Животное было привязано к дереву на тяжёлую цепь, прикреплённую к ошейнику, которая, однако, была такой длины, что обезьяна свободно могла взбираться по стволу. Звали его тоже Ака, что на языке туземцев означает «обезьяна». Но мы переименовали его потом в Роджера, в честь его прежнего владельца.

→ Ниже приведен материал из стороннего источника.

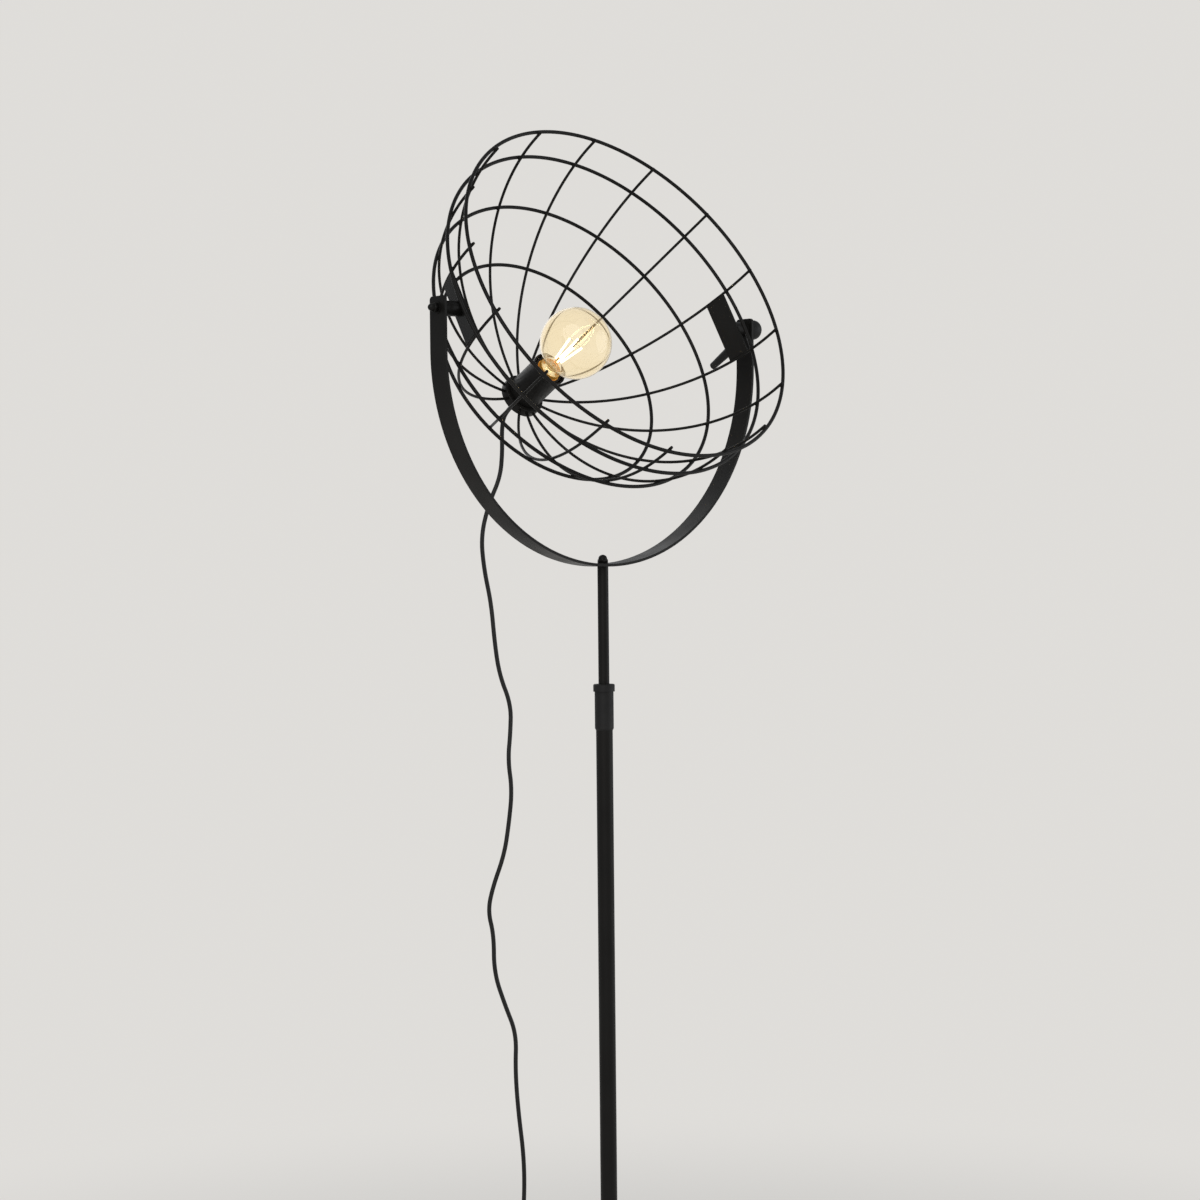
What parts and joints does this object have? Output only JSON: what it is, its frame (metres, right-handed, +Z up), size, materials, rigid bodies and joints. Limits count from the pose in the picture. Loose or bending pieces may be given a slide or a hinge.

Когда я впервые его увидел, мне стало даже несколько не по себе. Это был огромный самец с плечами атлета, шерсть на спине отливала серебристым налётом — признак вполне половозрелого шимпанзе; челюсть его не уступала пасти леопарда, а мускулы- мускулам профессионального боксёра! Я хорошо знаком с самцами-шимпанзе: на моей голове на всю жизнь остались шрамы от их укусов, а один палец на правой руке не сгибается тоже по их вине. По силе и крепости зубов они не уступают хищникам. Но в то время как нападающему льву достаточно сунуть метлу или стул, чтобы он в них вцепился и отстал, шимпанзе, обладающий мозгом, только наполовину уступающим человеческому, никогда не сделает такой глупости: он знает, куда надо впиваться зубами, и вырвет у вас любое оружие из рук!
У каждого здорового половозрелого самца-шимпанзе по нескольку раз на дню начинаются страшные приступы бешенства. Его охватывает беспричинный гнев, от которого он начинает орать, бушевать и рвать на части всё, до чего сумеет дотянуться руками. Эти безумные «пляски» служат, по-видимому, для демонстрации силы и запугивания более молодых самцов, а также самок, которых следует держать в повиновении. И действительно, во время такого приступа на воле все члены обезьяньего «клана» разбегаются кто куда. К счастью, через пару минут припадок проходит, и самец даже может по-товарищески подойти и сочувственно осмотреть раны, которые только что сам нанёс; поведение вполне спортивное, не правда ли? Мне немало в своей жизни пришлось повозиться с этим «народом», и я знаю, как надо с ними обращаться.
На зов своего хозяина Роджер спустился с дерева и, несмотря на то что тот пришёл с суковатой палкой, держал себя по отношению к нему весьма приветливо. Однако по таким сценкам ещё нельзя судить об истинном характере шимпанзе; часто они бывают пожизненно привязаны к своему хозяину, который их вскормил с малолетства, но боже упаси попасть им в чужие руки! Роджер прожил у этих хозяев целых семь лет. Так что я шепнул
Михаэлю на ухо:
— Не может быть и речи, такого он пускай спокойно оставит у себя!
Но надо было знать моего сына! Он продолжал упорствовать и тянуть из меня жилы:
— Ну пап, ну ты пойми — ведь его пристрелят, как только его хозяин уедет в Европу, а он такой красивый, такой большой! Ну пап!
И я дал себя уговорить, о чём потом ещё не раз пожалел!